**Task requirements**
Give back exactly the lines from the start of the listing to the line containing "halvings = 40", inclusive, and nothing beyond them.
──────── Provided data ────────
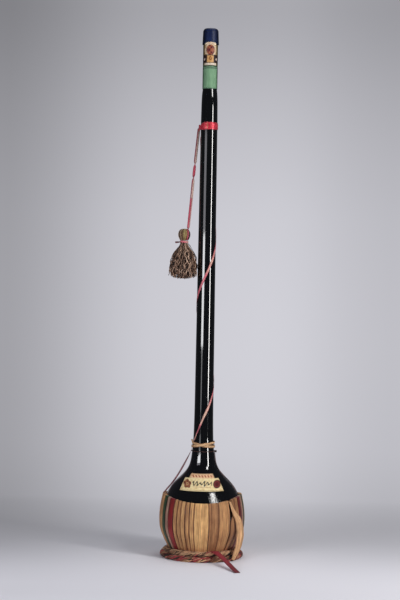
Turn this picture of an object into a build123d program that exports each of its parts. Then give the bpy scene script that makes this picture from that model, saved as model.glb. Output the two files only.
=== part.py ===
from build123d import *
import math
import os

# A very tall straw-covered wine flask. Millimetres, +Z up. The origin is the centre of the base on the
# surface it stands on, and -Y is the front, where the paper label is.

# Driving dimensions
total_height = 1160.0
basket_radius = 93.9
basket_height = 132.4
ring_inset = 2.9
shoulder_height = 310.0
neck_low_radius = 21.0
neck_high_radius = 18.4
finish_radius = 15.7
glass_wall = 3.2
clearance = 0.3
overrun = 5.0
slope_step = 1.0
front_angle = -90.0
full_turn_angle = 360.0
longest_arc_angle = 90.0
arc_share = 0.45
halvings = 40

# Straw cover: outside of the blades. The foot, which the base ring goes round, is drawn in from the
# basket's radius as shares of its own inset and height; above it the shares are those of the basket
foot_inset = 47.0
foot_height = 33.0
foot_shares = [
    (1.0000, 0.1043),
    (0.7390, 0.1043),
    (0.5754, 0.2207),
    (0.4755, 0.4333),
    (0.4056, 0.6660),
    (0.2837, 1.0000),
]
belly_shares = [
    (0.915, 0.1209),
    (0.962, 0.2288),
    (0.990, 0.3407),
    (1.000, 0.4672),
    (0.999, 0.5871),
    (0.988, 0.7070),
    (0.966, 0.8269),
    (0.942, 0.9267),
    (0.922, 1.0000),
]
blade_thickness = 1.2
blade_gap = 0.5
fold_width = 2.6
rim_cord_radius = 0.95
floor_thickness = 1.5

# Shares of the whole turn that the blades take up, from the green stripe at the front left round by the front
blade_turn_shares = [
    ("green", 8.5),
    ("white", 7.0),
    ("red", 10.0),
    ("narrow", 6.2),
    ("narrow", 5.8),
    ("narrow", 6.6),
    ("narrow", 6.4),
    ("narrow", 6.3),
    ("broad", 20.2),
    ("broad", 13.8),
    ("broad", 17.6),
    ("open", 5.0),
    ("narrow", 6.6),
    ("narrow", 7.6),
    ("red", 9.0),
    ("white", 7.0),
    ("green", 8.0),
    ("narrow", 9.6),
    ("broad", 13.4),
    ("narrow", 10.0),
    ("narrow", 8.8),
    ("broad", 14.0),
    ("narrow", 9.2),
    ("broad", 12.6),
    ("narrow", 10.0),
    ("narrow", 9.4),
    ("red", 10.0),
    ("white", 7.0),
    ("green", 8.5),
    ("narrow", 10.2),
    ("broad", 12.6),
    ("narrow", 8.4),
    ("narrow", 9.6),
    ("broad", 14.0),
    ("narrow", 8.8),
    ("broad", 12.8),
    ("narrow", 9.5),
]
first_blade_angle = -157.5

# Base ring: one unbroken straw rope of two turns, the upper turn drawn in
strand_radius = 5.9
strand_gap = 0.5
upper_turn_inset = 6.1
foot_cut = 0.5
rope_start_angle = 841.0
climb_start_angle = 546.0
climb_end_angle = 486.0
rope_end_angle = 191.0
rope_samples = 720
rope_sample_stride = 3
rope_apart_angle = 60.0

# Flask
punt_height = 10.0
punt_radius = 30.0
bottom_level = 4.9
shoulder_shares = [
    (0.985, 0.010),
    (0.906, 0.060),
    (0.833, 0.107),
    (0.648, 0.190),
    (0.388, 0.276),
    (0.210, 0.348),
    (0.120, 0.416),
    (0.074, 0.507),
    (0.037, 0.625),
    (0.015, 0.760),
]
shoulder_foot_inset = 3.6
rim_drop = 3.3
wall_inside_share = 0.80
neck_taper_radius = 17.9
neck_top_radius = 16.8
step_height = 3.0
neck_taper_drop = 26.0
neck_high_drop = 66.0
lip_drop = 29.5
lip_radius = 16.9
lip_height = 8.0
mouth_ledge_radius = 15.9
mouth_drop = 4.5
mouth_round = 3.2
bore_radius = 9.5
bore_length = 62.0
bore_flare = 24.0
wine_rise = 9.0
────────
**Written answer**
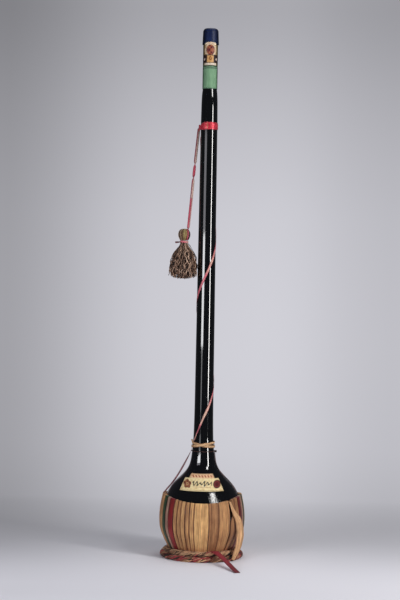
Turn this picture of an object into a build123d program that exports each of its parts. Then give the bpy scene script that makes this picture from that model, saved as model.glb. Output the two files only.
=== part.py ===
from build123d import *
import math
import os

# A very tall straw-covered wine flask. Millimetres, +Z up. The origin is the centre of the base on the
# surface it stands on, and -Y is the front, where the paper label is.

# Driving dimensions
total_height = 1160.0
basket_radius = 93.9
basket_height = 132.4
ring_inset = 2.9
shoulder_height = 310.0
neck_low_radius = 21.0
neck_high_radius = 18.4
finish_radius = 15.7
glass_wall = 3.2
clearance = 0.3
overrun = 5.0
slope_step = 1.0
front_angle = -90.0
full_turn_angle = 360.0
longest_arc_angle = 90.0
arc_share = 0.45
halvings = 40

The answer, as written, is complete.